Lewis Hamilton’s seemingly unassailable lap time was then beaten – by Hamilton himself. Hamilton once again set the record for fastest lap, with a blistering 1:33.437.
Fernando Alonso delivered a significant improvement to his time bringing him to 7th, pushing Ocon down to 8th. Ocon then crossed the line, improving his time, but not his position. Vandoorne was next across the line, echoing the refrain of improving his time he was unable to improve his position, finishing the session in 13th between Kvyat and Grosjean. Bottas in turn crossed the line in 2nd place, a full third of a second behind Hamilton.

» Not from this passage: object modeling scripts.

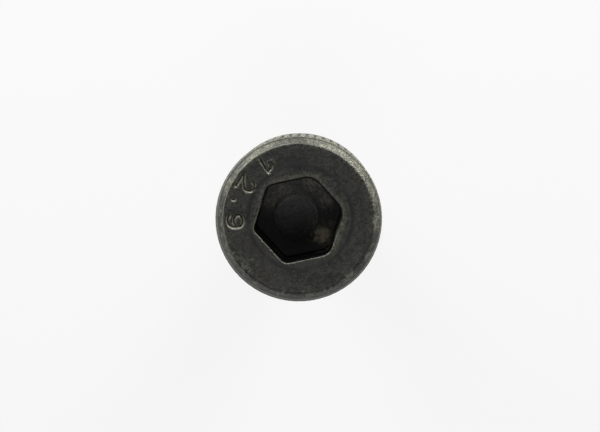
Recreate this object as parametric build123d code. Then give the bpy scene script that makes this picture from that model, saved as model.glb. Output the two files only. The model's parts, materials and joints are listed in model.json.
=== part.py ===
# Socket head cap screw, M8 x 16, forged and rolled in one piece: a knurled head with a
# hexagon socket, a short neck, and a right-hand thread to a chamfered end.
# Millimetres, +Z up. The origin is on the screw's axis in the plane of the bearing face,
# so the head stands above it and the shank hangs below it.

import os
from math import atan, ceil, cos, degrees, hypot, pi, radians, sin, sqrt, tan

from build123d import *

# Head
head_diameter = 12.9
head_height = 8.0
bearing_chamfer = 0.25

# Rim of the top: a 45 degree chamfer, then a steep smooth strip down to the full width
top_chamfer = 0.55
rim_width = 0.15
rim_height = 0.4

# Top face: a collar slopes down from the socket to a shallow valley, and a band rises
# again from the valley to the chamfer
collar_width = 0.97
valley_depth = 0.1

# Knurl: straight V grooves from the bearing chamfer up to the smooth rim
knurl_count = 60
knurl_depth = 0.16
knurl_angle = 100.0

# Hexagon socket, sunk by a punch with a blunt conical nose
across_flats = 6.1
corner_rounding = 0.3
mouth_chamfer = 0.1
key_depth = 4.0
floor_diameter = 3.2
floor_slope = 20.0

# Shank
nominal_length = 16.0
neck_length = 3.1
neck_flare = 0.5
end_relief = 0.13

# Thread
thread_diameter = 8.0
thread_pitch = 1.25
crest_allowance = 0.04
run_out_turns = 0.5
flank_angle = 30.0

# The cutting tools run this far past the faces that they leave through
overrun = 0.1

# The thread starts off the X axis, where the round faces have their seams
thread_start = 17.0

# Metric thread profile: the height of the sharp triangle that its flanks meet in sets its
# root, and its pitch line, which is also the size of the bar that the thread is rolled on
triangle_height = thread_pitch / 2 / tan(radians(flank_angle))
crest_radius = thread_diameter / 2 - crest_allowance
pitch_radius = thread_diameter / 2 - triangle_height * 3 / 8
root_radius = thread_diameter / 2 - triangle_height * 17 / 24
full_thread_top = -neck_length - run_out_turns * thread_pitch

head_radius = head_diameter / 2
rim_radius = head_radius - rim_width
rim_level = head_height - top_chamfer - rim_height
socket_radius = across_flats / 2
socket_corner_radius = across_flats / sqrt(3)
valley_radius = socket_radius + collar_width
valley_level = head_height - valley_depth


def blank():
    """The turned outline of the whole screw, before its thread, knurl and socket."""
    end_radius = root_radius - end_relief
    # The neck widens to the bearing face by two cones that follow a quarter round
    middle_flare = neck_flare * (1 - sqrt(0.5))
    corners = [
        (0, head_height),
        (socket_radius - overrun, head_height),
        (valley_radius, valley_level),
        (rim_radius - top_chamfer, head_height),
        (rim_radius, head_height - top_chamfer),
        (head_radius, rim_level),
        (head_radius, bearing_chamfer),
        (head_radius - bearing_chamfer, 0),
        (pitch_radius + neck_flare, 0),
        (pitch_radius + middle_flare, -middle_flare),
        (pitch_radius, -neck_flare),
        (pitch_radius, -neck_length),
        (crest_radius, -neck_length - (crest_radius - pitch_radius)),
        (crest_radius, crest_radius - end_radius - nominal_length),
        (end_radius, -nominal_length),
        (0, -nominal_length),
    ]
    return revolve(Plane.XZ * make_face(Polyline(*corners, close=True)), Axis.Z)


def thread_groove(helix):
    """The groove between two ridges of the thread, carried along a helix at its root."""
    depth = thread_diameter / 2 + triangle_height / 16 - root_radius
    root_half_width = thread_pitch / 12
    half_width = root_half_width + depth * tan(radians(flank_angle))
    profile = Polygon(
        (0, -root_half_width),
        (depth, -half_width),
        (depth, half_width),
        (0, root_half_width),
        align=None,
    )
    start = Plane(origin=helix @ 0, x_dir=(1, 0, 0), z_dir=(0, -1, 0))
    return sweep(start * profile, path=helix, is_frenet=True)


def thread_tools():
    """The groove cut up into turns, and the part turn in which it rises out of the bar."""
    turn = thread_groove(Helix(thread_pitch, thread_pitch, root_radius))
    turn_count = ceil((nominal_length + full_thread_top) / thread_pitch + 0.5)
    levels = [full_thread_top - (i + 1) * thread_pitch for i in range(turn_count)]

    length = run_out_turns * thread_pitch
    rise_angle = atan((pitch_radius + overrun - root_radius) / length)
    slant_pitch = thread_pitch / cos(rise_angle)
    path = Helix(slant_pitch, length, root_radius, cone_angle=degrees(rise_angle))

    tools = [Pos(0, 0, level) * turn for level in levels]
    tools.append(Pos(0, 0, full_thread_top) * thread_groove(path))
    return [Rot(0, 0, thread_start) * tool for tool in tools]


def knurl_tool():
    """A ring round the head whose inside is a row of V teeth, one for each groove."""
    bottom_radius = head_radius - knurl_depth
    half_step = pi / knurl_count
    half_angle = radians(knurl_angle / 2)
    meeting_radius = bottom_radius * sin(half_angle) / sin(half_angle - half_step)
    points = []
    for i in range(knurl_count):
        angle = 2 * half_step * i
        points.append((bottom_radius * cos(angle), bottom_radius * sin(angle)))
        angle += half_step
        points.append((meeting_radius * cos(angle), meeting_radius * sin(angle)))
    ring = Circle(meeting_radius + overrun) - Polygon(*points, align=None)
    return extrude(Pos(0, 0, bearing_chamfer) * ring, rim_level - bearing_chamfer)


def socket_tool():
    """The punch: a hexagon bar whose nose is a cone with a flat tip."""
    tip_radius = floor_diameter / 2
    shoulder = head_height - key_depth
    tip = shoulder - (socket_corner_radius - tip_radius) * tan(radians(floor_slope))
    top = head_height + overrun
    nose = Polygon(
        (0, tip),
        (tip_radius, tip),
        (socket_corner_radius, shoulder),
        (socket_corner_radius, top),
        (0, top),
        align=None,
    )
    hexagon = RegularPolygon(socket_radius, 6, major_radius=False)
    hexagon = fillet(hexagon.vertices(), corner_rounding)
    bar = extrude(Pos(0, 0, tip) * hexagon, top - tip)
    return bar & revolve(Plane.XZ * nose, Axis.Z)


def chamfer_mouth(screw):
    """The screw with a small chamfer round its socket's mouth."""
    mouth = [
        edge
        for edge in screw.edges()
        if edge.center().Z > valley_level and hypot(edge.center().X, edge.center().Y) < valley_radius
    ]
    return chamfer(mouth, mouth_chamfer)


def make_screw():
    screw = blank()
    for tool in thread_tools():
        screw -= tool
    screw -= knurl_tool()
    screw -= socket_tool()
    return chamfer_mouth(screw)


os.makedirs("parts", exist_ok=True)
export_step(make_screw(), "parts/screw.step")
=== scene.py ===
# Socket head cap screw in black oxide, standing on its threaded end.
# Lengths are in millimetres in the object's own frame (Z along the screw's axis, 0 at the
# bearing face under the head) and become metres only where a mesh, a relief, a lamp or the camera
# is made.
# A circle or a place that lies off the axis is given by its azimuth in degrees and its distance.
import json
from math import cos, pi, radians, sin, sqrt, tan

import bmesh
import bpy
import numpy as np
from mathutils import Matrix, Vector


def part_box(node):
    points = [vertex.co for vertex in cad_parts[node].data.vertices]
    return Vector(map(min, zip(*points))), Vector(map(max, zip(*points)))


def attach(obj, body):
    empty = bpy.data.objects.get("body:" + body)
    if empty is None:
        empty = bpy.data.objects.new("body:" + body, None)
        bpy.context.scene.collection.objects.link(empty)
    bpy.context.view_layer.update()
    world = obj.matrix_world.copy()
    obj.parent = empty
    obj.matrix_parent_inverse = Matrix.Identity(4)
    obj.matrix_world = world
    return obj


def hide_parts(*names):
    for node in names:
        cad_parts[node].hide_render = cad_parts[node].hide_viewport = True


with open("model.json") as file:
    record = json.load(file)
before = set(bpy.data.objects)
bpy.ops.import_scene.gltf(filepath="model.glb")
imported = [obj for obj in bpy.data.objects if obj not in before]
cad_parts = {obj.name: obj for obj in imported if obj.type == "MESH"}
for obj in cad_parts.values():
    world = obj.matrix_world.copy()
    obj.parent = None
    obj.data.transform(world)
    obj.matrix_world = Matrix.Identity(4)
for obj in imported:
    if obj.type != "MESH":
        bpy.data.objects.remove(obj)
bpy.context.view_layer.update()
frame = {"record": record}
mm = 0.001

lowCorner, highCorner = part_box("screw")
mounts = {mount["name"]: mount for mount in frame["record"]["mounts"]}
headTop = highCorner[2] / mm
screwEnd = lowCorner[2] / mm
headRadius = mounts["head"]["dims"]["r_mm"]
crestRadius = mounts["thread"]["dims"]["r_mm"]
fullThreadTop = mounts["thread"]["pos_m"][2] / mm
socketRadius = mounts["hex_socket"]["dims"]["r_mm"]
keyDepth = mounts["hex_socket"]["dims"]["length_mm"]
print("frame loaded: head", headTop, "mm high, end at", screwEnd, "mm")


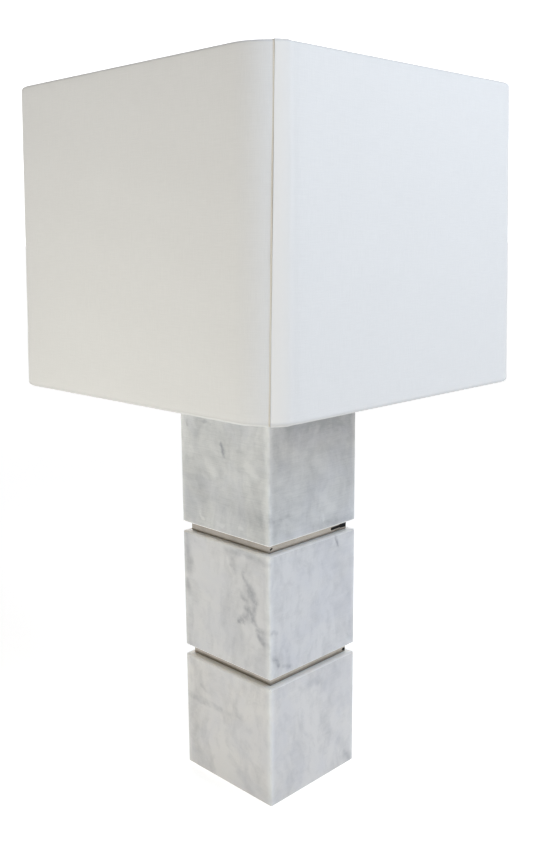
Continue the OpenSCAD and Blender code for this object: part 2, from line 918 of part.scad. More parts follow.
// Turned finial: a foot, a slim stem and a ball, bored for the stud
module finial() {
    foot = 2.5;
    stem_wall = 1.5;
    stem_d = stud_d + 2 * stem_wall;
    color("silver")
        translate([0, 0, z_finial])
            difference() {
                union() {
                    cylinder(d = finial_foot_d, h = foot);
                    cylinder(d = stem_d, h = finial_height - finial_ball_d / 2);
                    translate([0, 0, finial_height - finial_ball_d / 2]) sphere(d = finial_ball_d);
                }
                translate([0, 0, -over]) cylinder(d = stud_d + 2 * fit, h = finial_bore + over);
            }
}

felt_pad();
lower_block();
lower_spacer();
middle_block();
upper_spacer();
upper_block();
cord_bushing();
lamp_pipe();
bottom_washer();
bottom_lockwasher();
bottom_nut();
check_ring();
neck();
harp_saddle();
saddle_locknut();
harp_wire();
harp_crown();
left_ferrule();
right_ferrule();
socket_cap();
socket_shell();
socket_liner();
switch_body();
terminal_screws();
screw_shell();
centre_contact();
switch_shaft();
switch_knob();
bulb_contact();
bulb_insulator();
bulb_base();
bulb_glass();
shade_liner();
shade_fabric();
seam_lap();
top_hem();
bottom_hem();
top_ring();
bottom_ring();
shade_hub();
left_arm();
right_arm();
front_arm();
back_arm();
finial();
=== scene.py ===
"""Looks for a marble table lamp with a square fabric shade, built round its CAD frame.

Sizes are in metres, apart from those that a comment gives in millimetres.
"""

import math
from functools import partial

import bpy
import numpy as np
from mathutils import Matrix, Vector


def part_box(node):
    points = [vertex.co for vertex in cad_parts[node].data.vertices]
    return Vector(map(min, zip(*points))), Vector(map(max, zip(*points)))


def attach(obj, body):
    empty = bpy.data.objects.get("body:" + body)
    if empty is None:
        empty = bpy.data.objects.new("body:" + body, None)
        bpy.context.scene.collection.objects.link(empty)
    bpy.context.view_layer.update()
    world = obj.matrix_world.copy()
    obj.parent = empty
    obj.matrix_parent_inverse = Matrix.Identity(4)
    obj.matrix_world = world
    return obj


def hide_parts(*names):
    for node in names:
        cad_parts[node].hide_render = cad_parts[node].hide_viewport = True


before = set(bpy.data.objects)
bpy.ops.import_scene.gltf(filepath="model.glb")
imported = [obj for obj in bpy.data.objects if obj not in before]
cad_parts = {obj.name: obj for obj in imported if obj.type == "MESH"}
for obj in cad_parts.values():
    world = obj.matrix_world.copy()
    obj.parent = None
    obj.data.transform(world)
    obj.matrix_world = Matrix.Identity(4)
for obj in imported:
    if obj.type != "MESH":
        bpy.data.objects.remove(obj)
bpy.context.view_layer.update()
scene = bpy.context.scene

# Camera at the photograph's viewpoint; its lens and sensor are in mm
CAMERA_AT = (-0.6784, -0.6761, 0.5653)
CAMERA_HEADING = math.radians(45)
CAMERA_PITCH = math.radians(11.113)
CAMERA_ROLL = math.radians(-0.48)
CAMERA_LENS, CAMERA_SENSOR = 40.626, 36

# Form of the shade, as in the CAD frame
SHADE_LOW, SHADE_HIGH = 0.4218, 0.7043
BOTTOM_SIDE, TOP_SIDE = 0.362, 0.349
CORNER = 0.038
FRONT_CORNER = math.radians(225)
CLOTH = 0.0006
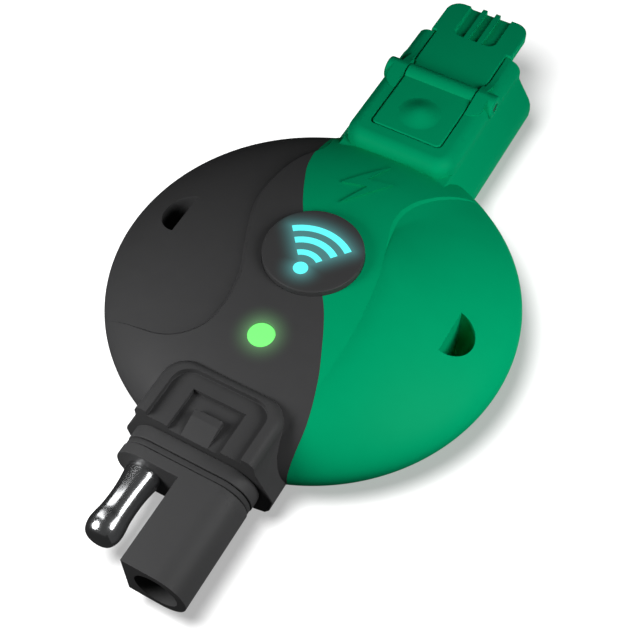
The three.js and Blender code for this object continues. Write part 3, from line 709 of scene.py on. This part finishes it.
barrel = at_hinge(turned([(0, -PAD_WIDTH), (BARREL, -PAD_WIDTH), (BARREL, PAD_WIDTH),
                          (0, PAD_WIDTH)], 72, "X"))
cut(barrel, solid(cube(-9, 9, 30, 45, 10, 14.25)))
hook = prism([(52.6, 14.8), (52.6, 13.6), (53.2, 13.6), (54.8, 14.8)], -3, 3, "X")
lever = join(solid(pad), barrel, solid(tongue), solid(paddle), solid(hook))

# soft thumb rise, three grooves with two ribs that stand proud of the tip, and the pin's hole
fall = [THUMB_RISE / 2 * (1 + math.cos(math.pi * i / 24)) for i in range(25)]
bell = [(THUMB_R * i / 24, PAD_TOP - 0.03 + height) for i, height in enumerate(fall)]
thumb_rise = turned([*bell, (THUMB_R, 15.6), (0, 15.6)], 96)
bmesh.ops.translate(thumb_rise, vec=(0, THUMB_Y, 0), verts=thumb_rise.verts)
join(lever, solid(thumb_rise))
cut(lever, solid(cube(-0.72, 0.72, GROOVE_START, LONG, GROOVE_FLOOR, 20)))
for side in (-1, 1):
    groove = cube(*sorted((side * 1.5, side * 3.5)), GROOVE_START, LONG, GROOVE_FLOOR, 20)
    rounded(groove, lambda p, run: near(p.x, side * 3.5) and near(p.y, GROOVE_START), 1.3, 8)
    rounded(groove, lambda p, run: near(p.z, GROOVE_FLOOR) and abs(p.x) > 1.6 and p.y < 59.9,
            0.45, 5)
    cut(lever, solid(groove))
    rib = cube(*sorted((side * 0.73, side * 1.49)), 56, RIB_END, LEVER_UNDER + 0.25, LEVER_TOP - 0.01)
    join(lever, solid(rounded(rib, lambda p, run: near(p.y, RIB_END), 0.06, 2)))
cut(lever, at_hinge(turned([(0, -12), (0.72, -12), (0.72, 12), (0, 12)], 32, "X")))
lever = finished(lever, "latch", green_plastic)
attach(lever, "latch")
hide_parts("latch_lever")

axle = at_hinge(turned([(0, -8.78), (0.5, -8.78), (0.6, -8.68), (0.6, 8.68), (0.5, 8.78),
                        (0, 8.78)], 32, "X"))
axle = finished(axle, "latch_axle", plated_steel)
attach(axle, "case")
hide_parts("latch_pin")

# ---------------------------------------------------------------- button
# A round push button in soft satin grey, with the wireless sign let through it as a clear
# light guide. The sign is lit from below, and the little light it spills on the cap is painted there
# as emission.

BUTTON_R, SIGN_Y, SIGN_HALF = 6.82, -3.35, math.radians(39)
SIGN_DOT, SIGN_ARCS = 1.0, [(2.15, 3.05), (4.2, 5.2), (6.2, 7.2)]
CROWN = [(0, 18.68), (2, 18.675), (4, 18.66), (6.0, 18.65), (6.62, 18.63), (6.76, 18.57),
         (6.81, 18.45), (BUTTON_R, 18.2)]
crown = [(abs(p.x), p.y) for p in smooth_line(CROWN, 56)]


def arc_plan(inner, outer):
    """Plan of one of the sign's arcs."""
    turn = [math.pi / 2 - SIGN_HALF + 2 * SIGN_HALF * i / 32 for i in range(33)]
    around = [(outer, a) for a in turn] + [(inner, a) for a in reversed(turn)]
    return [(r * math.cos(a), SIGN_Y + r * math.sin(a)) for r, a in around]


def sign(low, high):
    """The whole sign, a dot and three arcs, as one upright solid."""
    parts = [solid(prism(arc_plan(*arc), low, high)) for arc in SIGN_ARCS]
    return join(solid(disc(SIGN_DOT, low, high, 0, SIGN_Y, 48)), *parts)


cap = solid(turned([*crown, (BUTTON_R, 13.6), (8.4, 13.6), (8.4, 12.9), (5.9, 12.9), (5.9, 16.2),
                    (0, 16.2)], 128))
cut(cap, sign(15, 20))
cap.data.transform(Matrix.Translation((BUTTON_X, BUTTON_Y, 0)))
button_plastic = Finish("button_plastic", Specular_IOR_Level=0.15)
button_plastic.wear((0.058, 0.058, 0.059), 0.03, 0.5, 0.06, 0.06)
cap = finished(cap, "button_cap", button_plastic, 32)
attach(cap, "button")
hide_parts("wireless_button")

flush = [(r, height - 0.012) for r, height in crown]
guide = shared(sign(15.5, 20), solid(turned([*flush, (BUTTON_R, 15), (0, 15)], 128)))
join(guide, solid(disc(5.55, 14.9, 15.9)), solid(disc(1.7, 13.4, 15)))
guide.data.transform(Matrix.Translation((BUTTON_X, BUTTON_Y, 0)))
sign_light = Finish("lit_cyan_guide", Roughness=0.4, Specular_IOR_Level=0.2)
shimmer = sign_light.noise(2600, 2)
sign_light.show(Base_Color=sign_light.blend(shimmer, (0.04, 0.3, 0.3), (0.05, 0.34, 0.34)),
                Emission_Color=sign_light.blend(shimmer, (0.125, 0.96, 0.96), (0.135, 1, 1)),
                Emission_Strength=0.95)
guide = finished(guide, "button_sign", sign_light)
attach(guide, "button")
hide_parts("button_light_guide")

# painted glow on the cap: the sign's spill of light painted as a cyan emission, strongest between the
# arcs, fading outwards from the fan they fill
fan_point = (BUTTON_X / 1000, (BUTTON_Y + SIGN_Y) / 1000, 0)
spot = button_plastic.node("ShaderNodeVectorMath", {"operation": "SUBTRACT"},
                           (button_plastic.place, fan_point))
spot = button_plastic.node("ShaderNodeVectorMath", {"operation": "MULTIPLY"}, (spot, (1000, 1000, 0)))
span = button_plastic.node("ShaderNodeVectorMath", {"operation": "LENGTH"}, (spot,), 1)
across = button_plastic.node("ShaderNodeSeparateXYZ", None, (spot,))
along = Reading(button_plastic, across.socket.node.outputs["Y"])
beside = across.sum("ABSOLUTE", across) * math.cos(SIGN_HALF) - along * math.sin(SIGN_HALF)
beside = across.sum("MAXIMUM", beside, 0)
beyond = across.sum("MAXIMUM", span - SIGN_ARCS[-1][1], 0)
fan = (beside * beside + beyond * beyond) ** 0.5
outside = across.sum("MAXIMUM", across.sum("MINIMUM", fan, span - SIGN_DOT), 0)
spill = across.sum("MAXIMUM", 1 - outside * (1 / 2.9), 0) ** 2.6
button_plastic.show(Emission_Color=button_plastic.blend(spill, (0, 0, 0), (0.045, 0.2, 0.2)),
                    Emission_Strength=1.0)

# ---------------------------------------------------------------- status light
# A round light pipe, flush with the grey plastic, that carries the green light up from the
# board.

lens_top = [(0, 17.0), (1.0, 16.97), (1.6, 16.88), (1.74, 16.8), (LENS_R, 16.68)]
pipe = turned([*lens_top, (LENS_R, 13.7), (2.4, 13.7), (2.4, 13.1), (1.6, 13.1), (1.6, 11),
               (0, 11)], 64)
bmesh.ops.translate(pipe, vec=(0, LENS_Y, 0), verts=pipe.verts)
green_light = Finish("lit_green_guide", Roughness=0.35, Specular_IOR_Level=0.2)
shimmer = green_light.noise(2600, 2)
green_light.show(Base_Color=green_light.blend(shimmer, (0.05, 0.3, 0.05), (0.06, 0.34, 0.06)),
                 Emission_Color=green_light.blend(shimmer, (0.215, 0.97, 0.215), (0.225, 1, 0.225)),
                 Emission_Strength=0.95)
pipe = finished(solid(pipe), "status_light", green_light)
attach(pipe, "case")
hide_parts("status_lens")

# ---------------------------------------------------------------- inside the case
# The circuit board with its parts, the gasket, the latch's leaf spring and the button's
# seal, plunger and switch, none of which show when the pod is closed.

black_rubber = Finish("black_rubber").wear((0.02, 0.02, 0.02), 0.1, 0.7, 0.1, 0.1)
board_green = Finish("board_lacquer", Coat_Weight=0.3).wear((0.012, 0.12, 0.05), 0.12, 0.4, 0.1, 0.05)
chip_epoxy = Finish("chip_epoxy").wear((0.018, 0.018, 0.02), 0.1, 0.55, 0.1, 0.12)
tin_can = Finish("drawn_can", Metallic=1.0).wear((0.6, 0.61, 0.62), 0.05, 0.35, 0.1, 0.05)
cream_moulding = Finish("cream_moulding").wear((0.78, 0.73, 0.58), 0.04, 0.5, 0.08, 0.06)
bare_copper = Finish("bare_copper", Metallic=1.0).wear((0.72, 0.4, 0.24), 0.1, 0.35, 0.12, 0.05)
INSIDE = {
    black_rubber: ["base_gasket", "button_seal"],
    board_green: ["circuit_board"],
    chip_epoxy: ["tact_switch", "controller_chip", "power_transistor_1", "power_transistor_2",
                 "inductor"],
    tin_can: ["wireless_module", "capacitor_1", "capacitor_2"],
    cream_moulding: ["switch_plunger", "status_led", "wireless_led_1", "wireless_led_2", "fuse"],
    bare_copper: ["plug_bus_bar_left", "plug_bus_bar_right", "socket_bus_bar_left",
                  "socket_bus_bar_right"],
    plated_steel: ["latch_spring"],
}
for finish, nodes in INSIDE.items():
    for node in nodes:
        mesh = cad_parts[node].data
        mesh.materials.clear()
        mesh.materials.append(finish.material)

# ---------------------------------------------------------------- camera, floor and light

TURN, LOOK_DOWN = math.radians(29.34), math.radians(55.29)
camera = bpy.data.objects.new("camera", bpy.data.cameras.new("camera"))
camera.data.sensor_width, camera.data.lens = 36, 36 * 1227.3 / 640
camera.location = (0.04924, -0.08574, 0.14591)
camera.rotation_euler = (math.pi / 2 - LOOK_DOWN, 0, TURN)
bpy.context.scene.collection.objects.link(camera)
bpy.context.scene.camera = camera

floor_sheet = bmesh.new()
bmesh.ops.create_grid(floor_sheet, x_segments=1, y_segments=1, size=60000)
floor = solid(floor_sheet)
floor.name = "floor"
floor.data.transform(Matrix.Scale(0.001, 4))
paper = Finish("white_floor", Base_Color=(0.3, 0.3, 0.3, 1), Roughness=0.9, Emission_Strength=1.0)
reach = paper.node("ShaderNodeVectorMath", {"operation": "LENGTH"}, (paper.place,), 1)
outer = paper.node("ShaderNodeMapRange", None, {0: reach, 1: 0.06, 2: 0.14, 3: 0.0, 4: 1.0})
paper.show(Emission_Color=paper.blend(outer, (0.42, 0.42, 0.42), (0.97, 0.97, 0.97)))
floor.data.materials.append(paper.material)

scene = bpy.context.scene
scene.view_settings.view_transform = "Standard"
world = bpy.data.worlds.new("studio")
world.use_nodes = True

# a faint glow from all round, behind the same white that the camera sees
sky = world.node_tree
sky.nodes["Background"].inputs["Color"].default_value = (1, 1, 1, 1)
seen = sky.nodes.new("ShaderNodeLightPath")
strength = sky.nodes.new("ShaderNodeMath")
strength.operation = "MULTIPLY_ADD"
strength.inputs[1].default_value, strength.inputs[2].default_value = 0.97, 0.03
sky.links.new(seen.outputs["Is Camera Ray"], strength.inputs[0])
sky.links.new(strength.outputs[0], sky.nodes["Background"].inputs["Strength"])
scene.world = world

# the floor takes its soft shadow from a lamp of its own, and throws no light back
floor.visible_diffuse = floor.visible_glossy = floor.visible_shadow = False
groups = {}
for name, piece, state in (("floor_only", floor, "INCLUDE"), ("floor_out", floor, "EXCLUDE"),
                           ("bullet_only", bullet, "INCLUDE")):
    groups[name] = bpy.data.collections.new(name)
    groups[name].objects.link(piece)
    groups[name].collection_objects[0].light_linking.link_state = state


def lamp(name, kind, place, energy, lights, **size):
    """A lamp at a place, facing the middle; a sun shines from there on everything alike."""
    light = bpy.data.objects.new(name, bpy.data.lights.new(name, kind))
    light.data.energy, light.location = energy, place
    for key, value in size.items():
        setattr(light.data, key, value)
    light.rotation_euler = light.location.to_track_quat("Z", "Y").to_euler()
    light.light_linking.receiver_collection = groups[lights]
    bpy.context.scene.collection.objects.link(light)
    return light


lamp("overhead", "POINT", (-0.0068, -0.0593, 0.164), 4.6, "floor_only", shadow_soft_size=0.04)

# the pod has a key light, a fill and two soft ones from below and behind
lamp("key", "POINT", (0.084, -0.006, 0.073), 0.288, "floor_out", shadow_soft_size=0.034)
lamp("fill", "POINT", (-0.045, -0.064, 0.055), 0.186, "floor_out", shadow_soft_size=0.02)
for name, place, energy in (("under_right", (0.24, 0.7, -0.67), 2.67),
                            ("under_left", (-0.62, 0.45, -0.64), 1.6)):
    under = lamp(name, "SUN", place, energy, "floor_out", angle=math.radians(40))
    under.visible_glossy = False

# a dim card and a narrow strip that show only in the polished bullet
lamp("card", "AREA", (0.0, -0.1, 0.3), 0.06, "bullet_only", size=0.7)
strip = lamp("strip", "AREA", (-0.12, 0.02, 0.12), 0.03, "bullet_only", shape="RECTANGLE",
             size=0.15, size_y=0.022)
across, away = Vector((0.62, -0.05, 0.66)).normalized(), Vector((-0.65, 0.36, 0.62)).normalized()
strip.location = Vector((-0.005, -0.04, 0.009)) + away * 0.16
strip.rotation_euler = Matrix((across, away.cross(across).normalized(), away)).transposed().to_euler()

Felipe Massa the pulled himself up out of the drop zone, splitting the Force India duo and crossing the line into 9th, pushing Carlos Sainz into the drop zone and leaving Perez in 10th. Vettel meanwhile crossed the line 0.666 (spooky!) seconds behind Hamilton, but was then pipped for third by Raikkonen, in turn pushing Ricciardo into 5th.
Sainz brought his Renault across the line with a significantly improved time, propelling himself into 7th while leaving Massa in 10th and Perez in the drop zone. Perez, the last man on track, finished the session by beating Sainz to 7th and pushing Massa back into 11th.
When the dust settled following this frantic scene, Massa, Kvyat, Vandoorne, and Grosjean joined Hulkenberg in not advancing to Q3. Hamilton, Bottas, Raikkonen, Vettel, Ricciardo, Verstappen, Perez, Sainz, Alonso, and Ocon advanced.
Lewis Hamilton led the charge into Q3, followed by Valtteri Bottas, and they quickly began trading fastest sector times. In short order all the others save Carlos Sainz were on track.
Esteban Ocon was the first to set a time in Q3, coming in with a respectable 1:34.743
Echoing his performance in Q2, Hamilton yet again set a course record. His time, 1:33.108.
Bottas then set a solid second place time of 1:33.568. Fernando Alonso was the next to set an initial time, crossing the line in 1:35.126.
Daniel Ricciardo then brought his Red Bull into third, with 1:34.130, but was eclipsed by his teammate, with Max Verstappen setting a time of 1:33.868.
Hot on Verstappen’s heels, Sebastian Vettel crossed the line with a time of 1:33.867, occupying third and squeezing Max into 4th by the narrowest of margins. Sergio Perez delivered a slower 1:35.167 for 8th place.
Kimi Raikkonen then crossed the line, pushing Vettel out of third with a time of 1:33.852 before the drivers began to filter back into pit lane to prepare for the final push. clearly felt his performance in the first half of Q3 wasn’t up to par, commenting, “S**t. Too many mistakes,” when told he was in P3.
Meanwhile, Sainz had yet to set a time. He was the first to head out onto the track in the final minutes of the session.
As with Q2, the teams released their boys onto the track with just enough time to complete the out lap and begin a flying lap before the chequered flag fell.
Alonso was the first to cross the line with an 8th-place time of 1:35.007. Sainz topped that with 1:34,852, claiming 9th for himself and pushing Alonso down into 9th and provisionally putting Perez in 10th. Ocon placed himself in 7th, improving his time to 1:34.647.
Vettel then found his pace, though he was unable to top Hamilton’s record-setting time. His time of 1:33.347 was sufficient for him to move up the ranking to second. Across the world, fans rejoiced at the prospect of the title fight remaining alive.
Ricciardo improved his time a bit, provisionally holding onto fourth place with a time of 1:33.577, followed closely by his teammate who set a provisional fifth place time of 1:33.658.
It wasn’t to last, though, as Raikkonen split the Red Bulls with a time of 1:33.577, matching Ricciardo. As Ricciardo was the first to post the time, he remained in fourth and Raikkonen moved to fifth.
Despite setting a fast first sector time in his late push, Hamilton was unable to venture into 1:32 territory. Perhaps his engineering team forgot to refill the cheetah blood tank in their excitement.
Bottas was similarly unable to improve his time and remained in third place, while Perez remained in tenth despite improving his time slightly to 1:35.148.
The finishing order for Q3 was Hamilton, Vettel, Bottas, Ricciardo, Raikkonen, Verstappen, Ocon, Sainz, Alonso, and Perez.
But of course, there are penalties to account for. Stoffel Vandoorne incurred a 5-spot drop, Max Verstappen had 15, Nico Hulkenberg received a 20-spot penalty, and Brendan Hartley, for reasons that technically make sense but still manage to seem mystifying, faced a 25-spot penalty.
After penalties are applied, the starting grid for Sunday’s race session is: Hamilton, Vettel, Bottas, Ricciardo, Raikkonen, Ocon, Sainz, Alsonso, Perez, Massa, Kvyat, Grosjean, Ericsson, Vandoorne, Wehrlein, Stroll, Verstappen, Magnussen, Hulkenberg, and Hartley.